====== MATERIAL ======

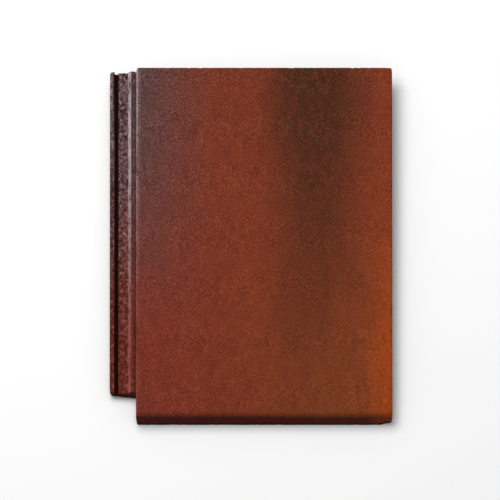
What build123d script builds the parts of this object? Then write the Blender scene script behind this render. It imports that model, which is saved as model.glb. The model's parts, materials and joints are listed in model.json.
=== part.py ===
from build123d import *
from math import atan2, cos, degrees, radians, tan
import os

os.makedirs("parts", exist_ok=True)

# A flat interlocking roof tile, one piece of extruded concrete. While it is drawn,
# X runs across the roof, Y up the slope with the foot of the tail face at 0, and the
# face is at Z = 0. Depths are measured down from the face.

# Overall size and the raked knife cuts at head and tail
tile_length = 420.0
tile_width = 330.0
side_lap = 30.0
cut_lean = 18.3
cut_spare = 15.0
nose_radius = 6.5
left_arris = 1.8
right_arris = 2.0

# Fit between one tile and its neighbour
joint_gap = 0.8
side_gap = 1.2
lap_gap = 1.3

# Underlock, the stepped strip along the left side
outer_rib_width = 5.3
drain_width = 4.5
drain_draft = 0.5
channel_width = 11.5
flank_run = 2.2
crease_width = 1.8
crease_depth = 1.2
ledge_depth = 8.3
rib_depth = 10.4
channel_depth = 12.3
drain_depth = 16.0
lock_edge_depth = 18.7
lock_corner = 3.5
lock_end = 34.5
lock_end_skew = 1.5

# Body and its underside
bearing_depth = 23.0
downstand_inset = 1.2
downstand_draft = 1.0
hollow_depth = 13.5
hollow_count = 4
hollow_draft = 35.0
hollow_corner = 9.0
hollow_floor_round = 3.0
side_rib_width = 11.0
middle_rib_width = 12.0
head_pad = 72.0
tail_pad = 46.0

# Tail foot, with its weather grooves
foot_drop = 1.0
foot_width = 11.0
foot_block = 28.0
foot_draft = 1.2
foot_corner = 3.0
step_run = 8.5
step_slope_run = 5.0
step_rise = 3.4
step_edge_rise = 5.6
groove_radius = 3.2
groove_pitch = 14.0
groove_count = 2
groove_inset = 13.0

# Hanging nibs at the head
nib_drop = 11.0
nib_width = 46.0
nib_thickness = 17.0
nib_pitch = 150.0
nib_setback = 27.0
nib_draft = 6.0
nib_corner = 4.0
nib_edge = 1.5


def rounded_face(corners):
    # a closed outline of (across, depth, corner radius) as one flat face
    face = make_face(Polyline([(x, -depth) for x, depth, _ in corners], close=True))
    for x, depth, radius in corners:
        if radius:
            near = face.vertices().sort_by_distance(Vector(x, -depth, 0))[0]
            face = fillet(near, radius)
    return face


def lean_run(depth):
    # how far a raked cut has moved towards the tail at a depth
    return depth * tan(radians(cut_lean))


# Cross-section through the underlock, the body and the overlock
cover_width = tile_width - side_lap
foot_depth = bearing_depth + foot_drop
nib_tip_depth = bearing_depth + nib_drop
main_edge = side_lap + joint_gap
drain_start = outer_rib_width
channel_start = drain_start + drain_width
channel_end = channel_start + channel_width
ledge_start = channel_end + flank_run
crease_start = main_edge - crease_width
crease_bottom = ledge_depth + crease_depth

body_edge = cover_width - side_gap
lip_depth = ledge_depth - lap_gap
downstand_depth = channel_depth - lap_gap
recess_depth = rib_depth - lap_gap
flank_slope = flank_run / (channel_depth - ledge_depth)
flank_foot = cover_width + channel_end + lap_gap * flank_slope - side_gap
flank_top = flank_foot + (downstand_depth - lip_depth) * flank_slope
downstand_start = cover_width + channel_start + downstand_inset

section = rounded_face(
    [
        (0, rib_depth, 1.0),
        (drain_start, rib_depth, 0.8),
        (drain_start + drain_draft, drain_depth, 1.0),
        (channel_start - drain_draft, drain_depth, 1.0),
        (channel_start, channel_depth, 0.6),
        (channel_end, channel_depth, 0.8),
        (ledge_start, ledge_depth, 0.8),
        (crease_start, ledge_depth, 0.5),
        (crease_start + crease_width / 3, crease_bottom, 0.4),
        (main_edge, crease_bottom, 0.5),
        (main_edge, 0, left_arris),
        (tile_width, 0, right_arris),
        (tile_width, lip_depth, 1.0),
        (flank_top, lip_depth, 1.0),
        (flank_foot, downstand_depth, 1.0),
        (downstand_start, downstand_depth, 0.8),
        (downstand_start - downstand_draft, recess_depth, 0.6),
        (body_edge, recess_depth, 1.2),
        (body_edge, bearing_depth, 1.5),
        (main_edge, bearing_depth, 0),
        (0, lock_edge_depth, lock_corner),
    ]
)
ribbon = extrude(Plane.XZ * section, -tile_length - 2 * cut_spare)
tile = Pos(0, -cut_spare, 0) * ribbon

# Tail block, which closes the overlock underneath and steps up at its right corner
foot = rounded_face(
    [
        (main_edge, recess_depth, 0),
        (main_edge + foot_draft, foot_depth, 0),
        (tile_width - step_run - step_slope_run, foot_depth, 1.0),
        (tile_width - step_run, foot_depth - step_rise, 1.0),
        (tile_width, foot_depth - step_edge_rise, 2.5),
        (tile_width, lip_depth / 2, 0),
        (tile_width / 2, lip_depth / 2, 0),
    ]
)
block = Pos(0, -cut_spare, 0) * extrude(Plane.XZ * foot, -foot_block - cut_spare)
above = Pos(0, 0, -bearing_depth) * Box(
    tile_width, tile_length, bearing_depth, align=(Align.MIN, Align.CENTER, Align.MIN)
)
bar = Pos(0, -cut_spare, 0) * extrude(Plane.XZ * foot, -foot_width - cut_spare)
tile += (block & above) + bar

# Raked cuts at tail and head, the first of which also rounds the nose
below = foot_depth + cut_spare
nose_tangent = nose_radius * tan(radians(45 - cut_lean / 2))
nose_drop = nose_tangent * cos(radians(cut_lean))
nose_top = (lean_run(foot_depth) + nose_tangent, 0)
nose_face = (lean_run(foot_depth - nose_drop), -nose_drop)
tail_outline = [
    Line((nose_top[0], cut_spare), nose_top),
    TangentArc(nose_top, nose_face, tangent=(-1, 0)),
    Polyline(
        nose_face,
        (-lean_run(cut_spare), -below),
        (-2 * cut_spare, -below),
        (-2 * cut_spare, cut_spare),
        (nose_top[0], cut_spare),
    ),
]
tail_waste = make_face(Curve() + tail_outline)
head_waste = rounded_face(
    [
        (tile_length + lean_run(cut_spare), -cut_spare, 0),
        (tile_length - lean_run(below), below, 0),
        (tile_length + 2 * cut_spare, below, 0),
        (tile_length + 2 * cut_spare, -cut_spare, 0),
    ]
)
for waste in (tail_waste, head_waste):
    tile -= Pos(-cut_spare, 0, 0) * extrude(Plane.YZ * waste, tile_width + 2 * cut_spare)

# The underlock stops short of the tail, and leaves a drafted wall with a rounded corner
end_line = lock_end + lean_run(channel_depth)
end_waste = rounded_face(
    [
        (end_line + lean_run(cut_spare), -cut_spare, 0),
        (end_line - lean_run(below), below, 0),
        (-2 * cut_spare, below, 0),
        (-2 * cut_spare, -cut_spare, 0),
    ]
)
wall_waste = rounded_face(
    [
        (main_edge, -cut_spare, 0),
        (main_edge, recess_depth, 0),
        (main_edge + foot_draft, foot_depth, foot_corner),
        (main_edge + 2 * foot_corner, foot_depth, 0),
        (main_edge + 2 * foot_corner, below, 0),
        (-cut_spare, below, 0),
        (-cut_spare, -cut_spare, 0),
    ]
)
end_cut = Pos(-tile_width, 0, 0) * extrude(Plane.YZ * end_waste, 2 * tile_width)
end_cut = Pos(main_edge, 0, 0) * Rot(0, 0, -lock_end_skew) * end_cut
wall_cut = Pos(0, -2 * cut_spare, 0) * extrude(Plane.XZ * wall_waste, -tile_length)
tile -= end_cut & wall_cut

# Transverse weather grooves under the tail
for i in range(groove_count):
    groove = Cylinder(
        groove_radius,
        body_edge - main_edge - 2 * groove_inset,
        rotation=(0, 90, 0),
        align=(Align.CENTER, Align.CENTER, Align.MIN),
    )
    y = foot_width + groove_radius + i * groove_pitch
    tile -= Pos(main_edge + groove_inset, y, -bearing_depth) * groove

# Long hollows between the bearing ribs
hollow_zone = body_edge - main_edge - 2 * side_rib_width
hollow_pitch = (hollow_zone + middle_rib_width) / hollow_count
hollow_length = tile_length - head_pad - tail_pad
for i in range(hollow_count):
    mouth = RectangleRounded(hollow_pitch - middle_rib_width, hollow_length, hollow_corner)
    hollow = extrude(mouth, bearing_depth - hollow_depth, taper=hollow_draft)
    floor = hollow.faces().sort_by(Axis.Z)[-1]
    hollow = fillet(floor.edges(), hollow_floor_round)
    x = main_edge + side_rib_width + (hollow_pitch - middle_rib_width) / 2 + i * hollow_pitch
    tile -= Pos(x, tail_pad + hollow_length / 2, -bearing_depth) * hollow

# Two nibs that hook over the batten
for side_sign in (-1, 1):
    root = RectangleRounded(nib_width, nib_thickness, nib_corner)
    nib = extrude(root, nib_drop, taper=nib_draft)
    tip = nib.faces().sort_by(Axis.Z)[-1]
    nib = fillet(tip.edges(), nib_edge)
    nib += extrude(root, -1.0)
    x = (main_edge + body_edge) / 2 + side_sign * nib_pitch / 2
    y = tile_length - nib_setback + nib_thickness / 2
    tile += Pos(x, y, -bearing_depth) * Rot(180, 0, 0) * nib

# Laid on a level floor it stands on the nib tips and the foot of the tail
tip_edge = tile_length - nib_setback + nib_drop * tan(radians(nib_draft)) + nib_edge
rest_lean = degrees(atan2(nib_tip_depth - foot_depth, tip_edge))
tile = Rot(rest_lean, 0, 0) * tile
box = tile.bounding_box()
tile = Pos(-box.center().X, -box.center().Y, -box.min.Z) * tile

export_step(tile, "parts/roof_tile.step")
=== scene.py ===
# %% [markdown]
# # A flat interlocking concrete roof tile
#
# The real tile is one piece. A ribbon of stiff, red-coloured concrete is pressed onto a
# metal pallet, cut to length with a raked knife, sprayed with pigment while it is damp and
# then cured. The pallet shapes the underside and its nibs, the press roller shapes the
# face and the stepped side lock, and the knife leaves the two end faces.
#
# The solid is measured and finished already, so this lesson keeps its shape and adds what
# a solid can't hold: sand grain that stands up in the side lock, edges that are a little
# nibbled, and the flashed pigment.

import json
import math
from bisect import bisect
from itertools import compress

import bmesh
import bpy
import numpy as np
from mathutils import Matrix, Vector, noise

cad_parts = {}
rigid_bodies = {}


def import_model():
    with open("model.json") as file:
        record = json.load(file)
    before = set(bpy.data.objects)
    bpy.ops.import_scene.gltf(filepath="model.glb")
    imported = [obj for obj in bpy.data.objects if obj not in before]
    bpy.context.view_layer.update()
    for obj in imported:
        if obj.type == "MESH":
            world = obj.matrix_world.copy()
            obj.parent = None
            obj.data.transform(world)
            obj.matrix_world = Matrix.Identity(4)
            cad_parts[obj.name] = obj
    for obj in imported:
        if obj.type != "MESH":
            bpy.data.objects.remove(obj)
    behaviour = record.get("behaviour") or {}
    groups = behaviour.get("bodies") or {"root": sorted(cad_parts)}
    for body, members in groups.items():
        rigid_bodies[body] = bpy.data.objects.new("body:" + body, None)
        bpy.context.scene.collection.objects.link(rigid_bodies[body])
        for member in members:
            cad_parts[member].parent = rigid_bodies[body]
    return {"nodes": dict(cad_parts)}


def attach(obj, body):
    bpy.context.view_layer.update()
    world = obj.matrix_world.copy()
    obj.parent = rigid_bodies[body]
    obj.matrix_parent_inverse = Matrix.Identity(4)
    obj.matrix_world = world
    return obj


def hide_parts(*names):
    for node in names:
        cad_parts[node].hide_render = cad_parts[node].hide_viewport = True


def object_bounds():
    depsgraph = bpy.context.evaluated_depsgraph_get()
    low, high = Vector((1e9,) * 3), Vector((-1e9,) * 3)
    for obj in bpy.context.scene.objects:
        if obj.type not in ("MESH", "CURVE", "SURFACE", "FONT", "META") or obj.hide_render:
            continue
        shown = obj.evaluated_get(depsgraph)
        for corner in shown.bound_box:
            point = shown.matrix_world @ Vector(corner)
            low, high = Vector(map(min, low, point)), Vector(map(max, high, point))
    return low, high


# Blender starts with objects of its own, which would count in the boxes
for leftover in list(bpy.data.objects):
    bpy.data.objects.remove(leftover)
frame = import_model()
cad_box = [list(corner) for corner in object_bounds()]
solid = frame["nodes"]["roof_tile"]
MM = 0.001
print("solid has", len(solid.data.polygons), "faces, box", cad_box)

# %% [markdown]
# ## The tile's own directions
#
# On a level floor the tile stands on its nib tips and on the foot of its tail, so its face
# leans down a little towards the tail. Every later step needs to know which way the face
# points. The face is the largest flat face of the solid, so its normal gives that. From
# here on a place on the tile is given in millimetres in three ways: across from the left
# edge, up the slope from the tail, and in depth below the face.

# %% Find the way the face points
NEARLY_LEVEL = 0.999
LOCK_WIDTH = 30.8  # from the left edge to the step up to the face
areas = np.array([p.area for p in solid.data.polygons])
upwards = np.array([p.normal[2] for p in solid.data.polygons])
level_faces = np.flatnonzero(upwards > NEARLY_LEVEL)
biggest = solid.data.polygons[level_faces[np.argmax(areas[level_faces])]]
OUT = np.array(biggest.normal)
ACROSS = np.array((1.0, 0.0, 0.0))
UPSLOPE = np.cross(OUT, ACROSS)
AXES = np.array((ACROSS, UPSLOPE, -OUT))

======

* [STATED EXERCISE] Exactly and only the lines from the one containing "Vector(map(max, high, point))" through the end of the material are to be reproduced, both ends included.

* [THE SOLUTION]
            low, high = Vector(map(min, low, point)), Vector(map(max, high, point))
    return low, high


# Blender starts with objects of its own, which would count in the boxes
for leftover in list(bpy.data.objects):
    bpy.data.objects.remove(leftover)
frame = import_model()
cad_box = [list(corner) for corner in object_bounds()]
solid = frame["nodes"]["roof_tile"]
MM = 0.001
print("solid has", len(solid.data.polygons), "faces, box", cad_box)

# %% [markdown]
# ## The tile's own directions
#
# On a level floor the tile stands on its nib tips and on the foot of its tail, so its face
# leans down a little towards the tail. Every later step needs to know which way the face
# points. The face is the largest flat face of the solid, so its normal gives that. From
# here on a place on the tile is given in millimetres in three ways: across from the left
# edge, up the slope from the tail, and in depth below the face.

# %% Find the way the face points
NEARLY_LEVEL = 0.999
LOCK_WIDTH = 30.8  # from the left edge to the step up to the face
areas = np.array([p.area for p in solid.data.polygons])
upwards = np.array([p.normal[2] for p in solid.data.polygons])
level_faces = np.flatnonzero(upwards > NEARLY_LEVEL)
biggest = solid.data.polygons[level_faces[np.argmax(areas[level_faces])]]
OUT = np.array(biggest.normal)
ACROSS = np.array((1.0, 0.0, 0.0))
UPSLOPE = np.cross(OUT, ACROSS)
AXES = np.array((ACROSS, UPSLOPE, -OUT))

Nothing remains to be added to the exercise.